En mi última visita me pareció que las cosas habían mejorado... hasta cierto punto. No sólo está mejor atendida la segunda enseñanza -con dos buenos institutos-, sino franqueado el camino a la universitaria, mediante un centro delegado de la Universidad Nacional de Educación a Distancia: por este lado, los horizontes se hallan más abiertos a una juventud que se siente asfixiada en aquel rincón extremo de España. Como contraste, me sorprendió la noticia de que El Telegrama del Rif, periódico tan importante en otro tiempo y que ahora se denomina El Telegrama de Melilla, se imprime... en Almería. Dada la inseguridad de las comunicaciones -la aérea depende de que el viento no tenga fuerza suficiente como para interceptarla-, puede ocurrir que la ciudad se quede sin su Prensa durante días enteros. Por otra parte, sigue siendo evidente allí la sensación de provisionalidad. El bonito caserío urbano, revestido por la suntuosidad del modernismo catalán en sus mejores edificios comerciales, incluso en calles enteras, pero construido con materiales pobres que requieren un revoco frecuente, hace un efecto de abandono, porque invertir en su cuidado puede no ser rentable; por lo general, este caserío se ha degradado. (Algo peor le ocurrió al espléndido cine Monumental, antaño lugar predilecto de la sociedad melillense, y que fue en su tiempo Pasa a la página 10 Viene de la página 9 una de las muestras más relevantes del art-déco, no sólo en Marruecos, sino en la propia Península, convertido ahora en local comercial y dañado por las reformas que rasgaron una de sus fachadas principales.)

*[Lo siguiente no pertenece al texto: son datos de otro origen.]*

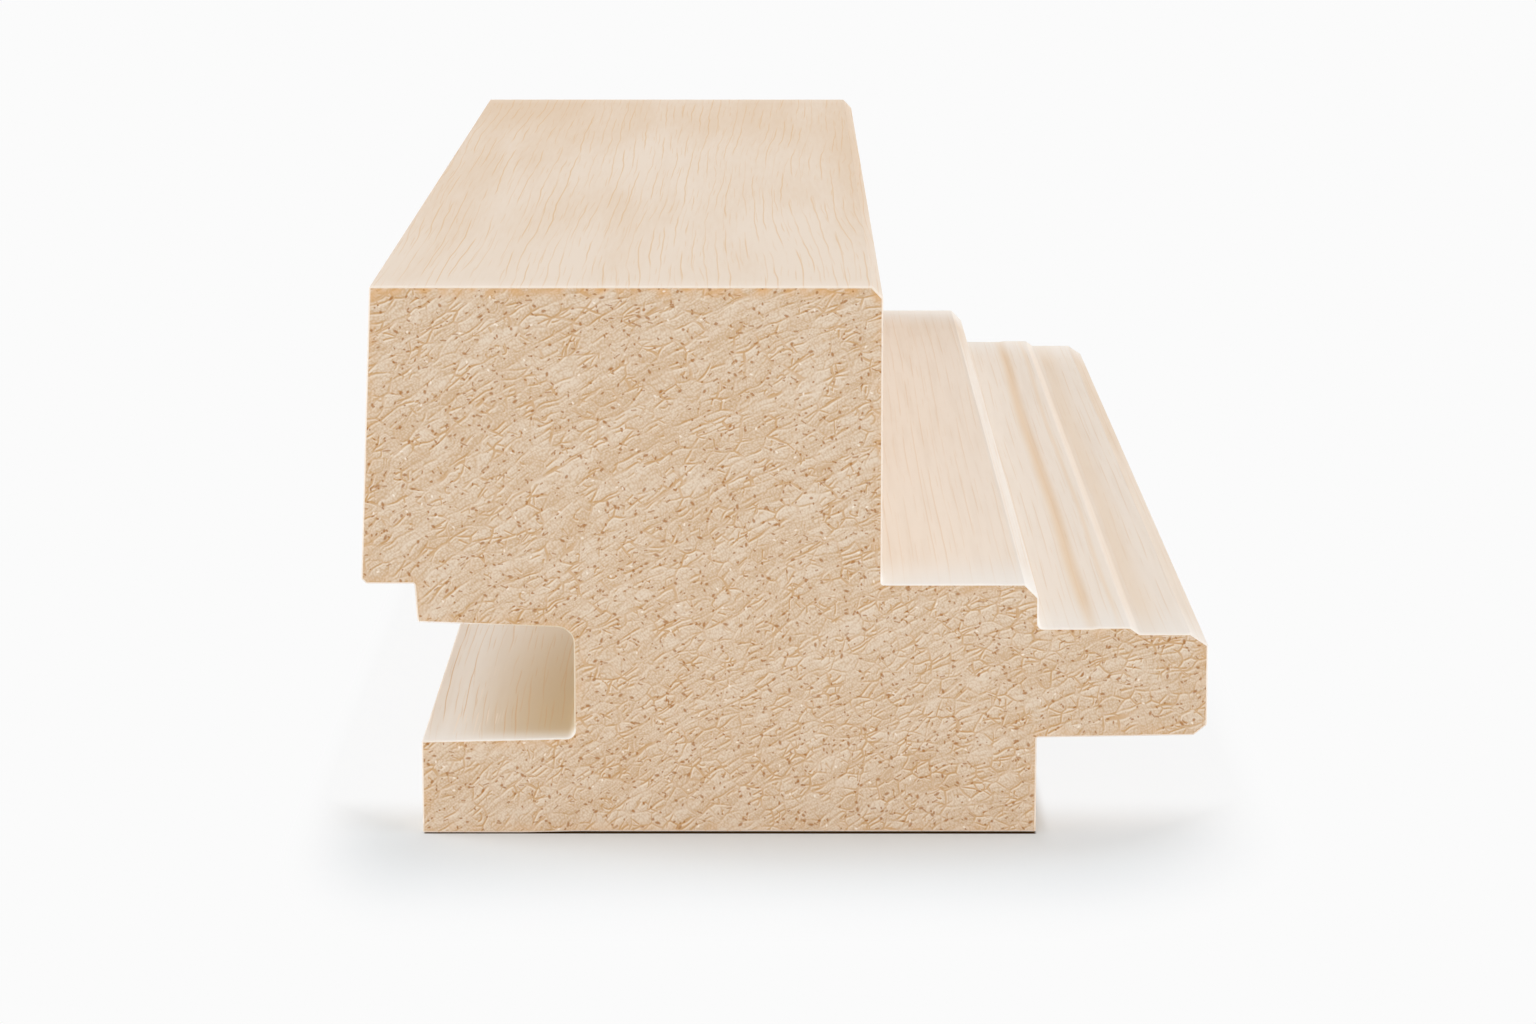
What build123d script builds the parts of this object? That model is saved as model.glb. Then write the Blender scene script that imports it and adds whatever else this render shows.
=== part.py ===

La provisionalidad o la inseguridad tienen un punto de referencia que se me hizo patente paseando por la Hípica -límite meriodional extremo de Melilla- Desde allí se contempla el enorme espigón del puerto que Hassan II ha hecho construir entre Nador y nuestra antigua plaza de soberanía, en desafío a esta última: con el propósito, confesado, de que sea la gran salida de Marruecos al Mediterráneo, y con la intención soterraña de que en un inconcreto futuro complete el puerto melillense, fundiendo los dos en uno solo cuando la actual ciudad española se convierta en una simple localidad marroquí. El famoso espigón esboza, hoy por hoy, una especie de abrazo mortal, asfixiante para Melilla.

¿Puede suponer una alternativa favorable a los intereses españoles el derrocamiento del trono alauí? En los precipitados comentarios de prensa que he leído últimamente -a propósito de los disturbios sobrevenidos en la antigua zona española (Tetuán, Alhucemas, Nador)- me pareció que dominaba un despiste basado en la ignorancia. Se ha subrayado un hecho real -la animosidad y el recelo que Hassan II siente hacia las gentes del antiguo protectorado español-. Pero deducir consecuencias favorables para nosotros de una conmoción revolucionaria en el Magreb es del género tonto. La acción de España en Marruecos -y sobre todo las duras campañas de los años veinte contra la rebeldía de Abd el Krim- salvaron la unidad del sultanato: ese puede ser el sentido positivo, históricamente hablando, de aquella dolorosa sangría española en África. Ahora bien: la división del protectorado en dos zonas permitió que, una vez llegada la paz, las seculares tendencias centrífugas del Rif y de Yebala tomasen un cauce nuevo; el signo español acentuó las diferencias. Y a extinguir esos reductos contestatarios ha tendido siempre la política de Hassan II -y antes la de Mohamed V-, desde que se logró la independencia.

La rebeldía resurge ahora bajo una forma inédita: la revolución fundamentalista, que cuenta con el arrasamiento de la monarquía -aunque es cierto que hay diferencias abismales entre las raíces de ésta en Marruecos y el precario arraigo de la dinastía Pahlevi en Persia-. Melilla, amenazada por la ambición nacionalista -o imperialista- del actual monarca, y en riesgo siempre de protagonizar un nuevo capítulo de lo que empezó con la famosa marcha verde hace ocho años, se hallaría en peligro mucho más grave si el norte de África se viese anegado por la marea fanática impulsada por Jomeini y por las convulsiones extremas de una revolución tercermundista. La diplomacia española requiere más que nunca cautela y prudencia: debe quedar siempre -y creo que así lo ve nuestro ministro Fernando Morán- muy por encima o muy al margen de las fuerzas en conflicto.

En cuanto a mí, sólo me atrevo a desear para Melilla que no vuelva, en mucho tiempo, a convertirse en noticia de primera plana de los grandes rotativos del mundo.